I also remind the Committee that it would be up to individual authorities to decide whether to enter into a limited liability agreement. They cannot be forced to do so, either by the Government or an audit firm. The Bill already requires authorities to seek advice from an independent auditor panel before entering into a liability limitation agreement. I hope the hon. Gentleman will be happy with those clarifications and feel able to withdraw the amendment.
I thank the Minister for his response. We will withdraw the amendment at this point, although we consider a sunset clause to be a reasonable proposal and we might seek to raise the matter again on Report.
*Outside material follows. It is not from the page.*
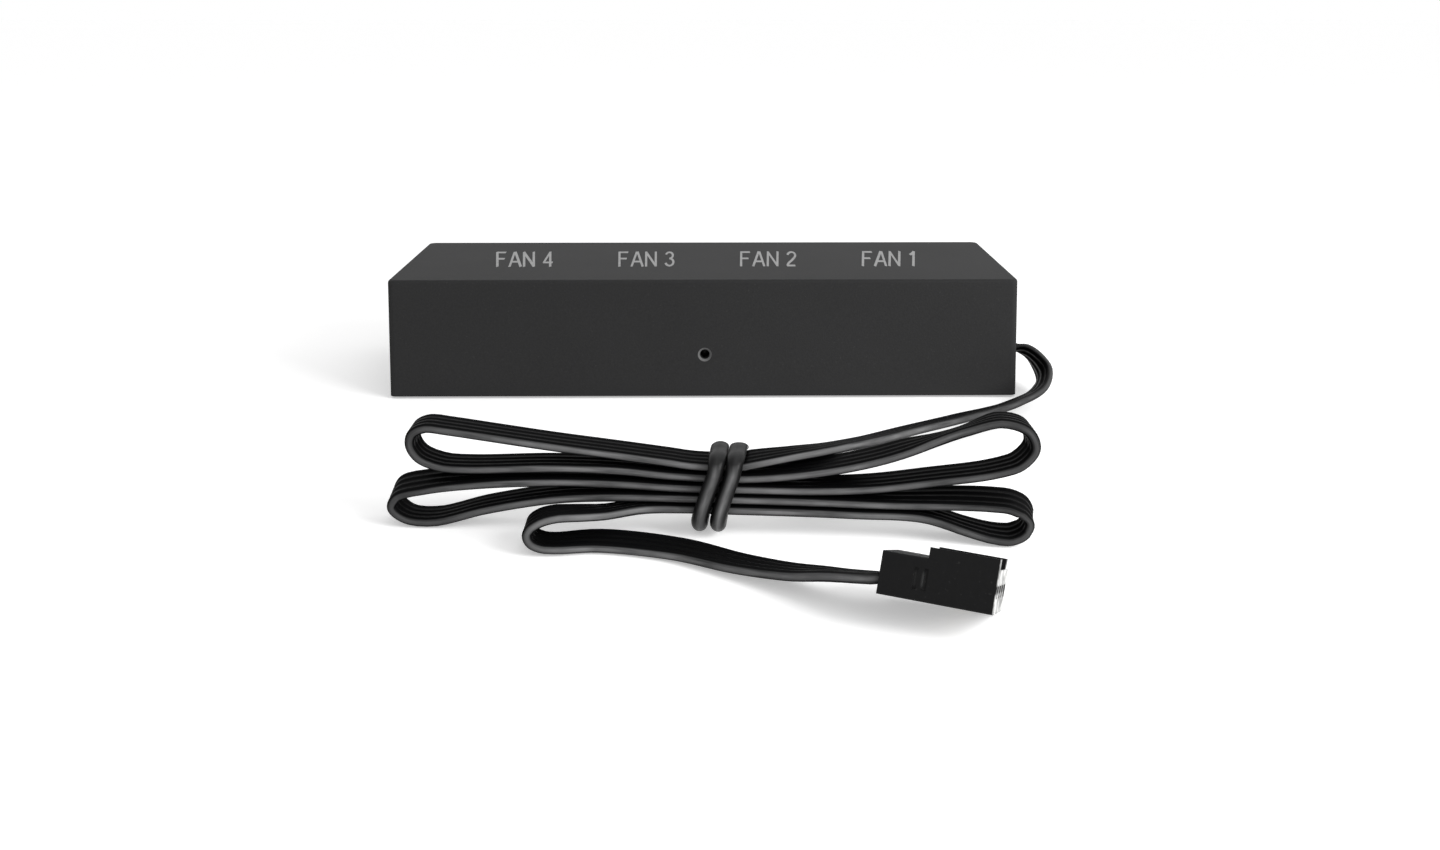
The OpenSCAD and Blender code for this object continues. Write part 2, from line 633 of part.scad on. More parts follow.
// The folded cord as one solid of its outer shape, with a round end at each fold
module cord_hank() {
    half = cord_t / 2;
    upper = layer_z[0] + half;
    second = layer_z[1] + half;
    fourth = layer_z[3] - half;
    lower = layer_z[4] - half;
    color([0.05, 0.05, 0.05]) in_hank_frame() translate([0, cord_w / 2, 0]) rotate([90, 0, 0]) linear_extrude(cord_w)
        polygon(joined([[[waist_right, upper], [waist_right, second], [14, 7.9 + half], [20.5, 9.4 + half]],
            arc(35, 11.7, 3.7, 110, -70), [[31, 7.2], [32, 5.3]], arc(36.4, 2.9, 2.8, 80, -100),
            [[28, 2.3 - half], [20, 3.1 - half], [waist_right, lower], [waist_left, lower], [waist_left, fourth],
                [-9, fourth + 0.1], [-15.5, 4.3], [-17.5, 3.9], [-24, 2 - half / 4]],
            arc(-34.4, 3.1, 2.9, -80, -260), [[-31, 6.6]], arc(-31.6, 10.2, 3.2, -110, -260),
            [[-24, 11.3 + half], [-9.7, 9.7 + half], [waist_left, upper], [pinch_left, upper - pinch],
                [pinch_right, upper - pinch]]]));
}

// The free cord from the hank to the plug, spread to the plug's width at its end
module cord_tail() {
    rows = smooth_route(joined([tail_route, [[plug_entry[0], plug_entry[1], plug_entry[2], plug_roll]]]), 2);
    dirs = headings(rows, -hank_dir, plug_dir);
    last = len(rows) - 1;
    color([0.05, 0.05, 0.05]) swept([for (i = [0 : last]) ring(rows[i], dirs[i], width_line(rows[i]),
        flat_outline(i > last - 3 ? cord_w + (fan_out - cord_w) * (i - last + 3) / 3 : cord_w, cord_t))]);
}

// A soft round tie, wound twice round the hank and ended behind it
module cord_tie() {
    side = cord_w / 2 + tie_fit + tie_r;
    top = layer_z[0] - pinch + cord_t / 2 + tie_fit + tie_r;
    low = layer_z[4] - cord_t / 2 - tie_fit - tie_r;
    inset = 0.7;
    mid = (top + low) / 2;
    route = [[4.9, 2.4, top + 0.45], [4.1, 0, top], [3.8, -side + inset, top], [3.65, -side, top - inset],
        [2.8, -side, mid], [1.9, -side, low + inset], [1.85, inset - side, low], [1.85, side - inset, low],
        [1.8, side, low + inset], [1.8, side, mid], [1.8, side, top - inset], [1.8, side - inset, top],
        [1.8, -side + inset, top], [1.6, -side, top - inset], [0.7, -side, mid], [-0.2, -side, low + inset],
        [-0.3, inset - side, low], [-0.3, side - inset, low], [-0.4, side, low + inset], [-0.4, side, mid + 1.2]];
    dirs = headings(route, unit(route[1] - route[0]), [0, 0, 1]);
    color([0.1, 0.1, 0.1]) in_hank_frame()
        swept([for (i = [0 : len(route) - 1]) ring(route[i], dirs[i], [1, 0, 0], round_outline(tie_r))]);
}

module at_plug() {
    translate([plug_x, plug_y, plug_z]) rotate([plug_roll, plug_pitch, plug_yaw]) children();
}

// The plug's body: four open chambers, two guide ribs at the mouth, a latch window under each chamber
module plug_housing() {
    color([0.08, 0.08, 0.09]) at_plug() difference() {
        union() {
            rotate([0, 90, 0]) translate([0, 0, -plug_l / 2]) rounded_plate(plug_t, plug_w, plug_l, plug_edge);
            for (y = [guide_y, inner_guide_y]) translate([plug_l / 2 - guide_l, y, plug_t / 2 - cut])
                cube([guide_l, guide_t, guide_h + cut]);
        }
        for (i = [0 : pins - 1]) translate([0, pin_x(i), 0]) {
            translate([-plug_l / 2 - cut, -chamber_w / 2, -chamber_h / 2])
                cube([plug_l - mouth_t + cut, chamber_w, chamber_h]);
            translate([0, -mouth_side / 2, -mouth_side / 2]) cube([plug_l, mouth_side, mouth_side]);
            translate([0.6, -0.6, -plug_t]) cube([2.2, 1.2, plug_t]);
        }
        for (x = [-2.4, -1.4], y = sides) translate([x, y * plug_w / 2 - 0.15, -1.1]) cube([0.4, 0.3, 2.2]);
    }
}

// A sprung box contact in each chamber, with its crimped barrel behind it
module plug_contacts() {
    contact_w = chamber_w - 2 * contact_fit;
    contact_h = chamber_h - 2 * contact_fit;
    front = plug_l / 2 - mouth_t - contact_fit;
    color([0.75, 0.72, 0.66]) at_plug() for (i = [0 : pins - 1]) translate([0, pin_x(i), 0]) difference() {
        union() {
            translate([front - contact_l, -contact_w / 2, -contact_h / 2]) cube([contact_l, contact_w, contact_h]);
            translate([front - contact_l - 2.6, 0, -0.3]) rotate([0, 90, 0]) cylinder(r = 0.7, h = 2.7);
        }
        translate([front - contact_l + 1, -contact_hole / 2, -contact_hole / 2])
            cube([contact_l, contact_hole, contact_hole]);
    }
}

top_cover();
base_plate();
circuit_board();
fan_header(1);  // fan_header_1
fan_header(2);  // fan_header_2
fan_header(3);  // fan_header_3
fan_header(4);  // fan_header_4
header_pins(1);  // header_pins_1
header_pins(2);  // header_pins_2
header_pins(3);  // header_pins_3
header_pins(4);  // header_pins_4
status_light();
controller_chip();
filter_capacitor();
chip_resistors();
board_screws();
case_screws();
cord_clamp();
clamp_screws();
cord_leads();
mounting_pad();
cord_run();
cord_hank();
cord_tail();
cord_tie();
plug_housing();
plug_contacts();
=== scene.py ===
import json
import logging
import math
from dataclasses import dataclass, field
from enum import Enum
from typing import Callable, Iterable, Sequence

import bmesh
import bpy
from mathutils import Matrix, Vector

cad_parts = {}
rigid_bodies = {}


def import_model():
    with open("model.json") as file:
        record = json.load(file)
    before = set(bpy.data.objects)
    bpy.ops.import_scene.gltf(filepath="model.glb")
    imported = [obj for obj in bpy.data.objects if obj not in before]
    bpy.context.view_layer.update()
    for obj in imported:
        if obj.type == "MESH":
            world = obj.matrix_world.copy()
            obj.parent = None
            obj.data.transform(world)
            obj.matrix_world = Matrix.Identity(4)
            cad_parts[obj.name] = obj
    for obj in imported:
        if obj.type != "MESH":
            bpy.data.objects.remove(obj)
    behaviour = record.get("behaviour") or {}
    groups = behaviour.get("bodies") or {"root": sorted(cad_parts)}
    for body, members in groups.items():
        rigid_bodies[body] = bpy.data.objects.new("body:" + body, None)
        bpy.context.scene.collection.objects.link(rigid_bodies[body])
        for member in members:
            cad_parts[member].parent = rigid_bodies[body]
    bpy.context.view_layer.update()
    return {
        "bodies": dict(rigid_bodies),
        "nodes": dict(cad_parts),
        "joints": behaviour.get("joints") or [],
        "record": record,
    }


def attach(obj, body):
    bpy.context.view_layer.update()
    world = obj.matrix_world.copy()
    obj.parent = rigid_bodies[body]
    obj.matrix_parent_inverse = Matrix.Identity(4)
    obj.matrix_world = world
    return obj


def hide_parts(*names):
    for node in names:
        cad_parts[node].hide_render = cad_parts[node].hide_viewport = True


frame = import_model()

log = logging.getLogger("fan_hub")
MM = 0.001
BODY = "root"
TINY = 1e-9
Row = tuple[float, float, float, float, float]
Line = list[tuple[float, float]]
Colour = tuple[float, float, float]
Socket = bpy.types.NodeSocket


def new_piece(name: str, mesh: bmesh.types.BMesh, smooth: bool = True) -> bpy.types.Object:
    """Turn a bmesh into an object at the origin.

    Args:
        name: The piece's name.
        mesh: The finished bmesh, which is freed.
        smooth: Whether its faces are shaded smooth.

    Returns:
        The new object, linked to the scene.
    """
    bmesh.ops.recalc_face_normals(mesh, faces=mesh.faces)
    data = bpy.data.meshes.new(name)
    mesh.to_mesh(data)
    mesh.free()
    for face in data.polygons:
        face.use_smooth = smooth
    piece = bpy.data.objects.new(name, data)
    bpy.context.scene.collection.objects.link(piece)
    return piece


def turn(roll: float, pitch: float, yaw: float) -> Matrix:
    """Give the turn by roll about X, then pitch about Y, then yaw about Z.

    Args:
        roll: Degrees about X.
        pitch: Degrees about Y.
        yaw: Degrees about Z.

    Returns:
        A four by four matrix.
    """
    return (Matrix.Rotation(math.radians(yaw), 4, "Z") @ Matrix.Rotation(math.radians(pitch), 4, "Y")
            @ Matrix.Rotation(math.radians(roll), 4, "X"))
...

I often ask the Minister to agree to undertake homework for the Committee. What I will do on this occasion is go away and seek to understand the point he makes, because if the sunset clause were adopted and the removal of limitations in five years’ time meant that we suddenly found there were no limitations on liability agreements in year 6—that is, because they were lawful—we would achieve precisely the reverse of what I wanted.
I understand the hon. Gentleman’s point. One thing I did not touch on was the two cases that he raised. If he will bear with me, I, too, will do some homework, in the spirit of joint ventures. We will try to get some information about the two cases he raised and pass it on to him.
I thank the Minister for that; it would be very helpful in understanding how and why this provision might be necessary in future. The point about the proposed five-year sunset provision is that if the clause were not used within five years, we might reasonably presume that it might not be used in future, but if in year 6 we found that we actually wanted these provisions in place, that would concern us all. However, on the basis of what has been a most helpful reply from the Minister, I beg to ask leave to withdraw the amendment.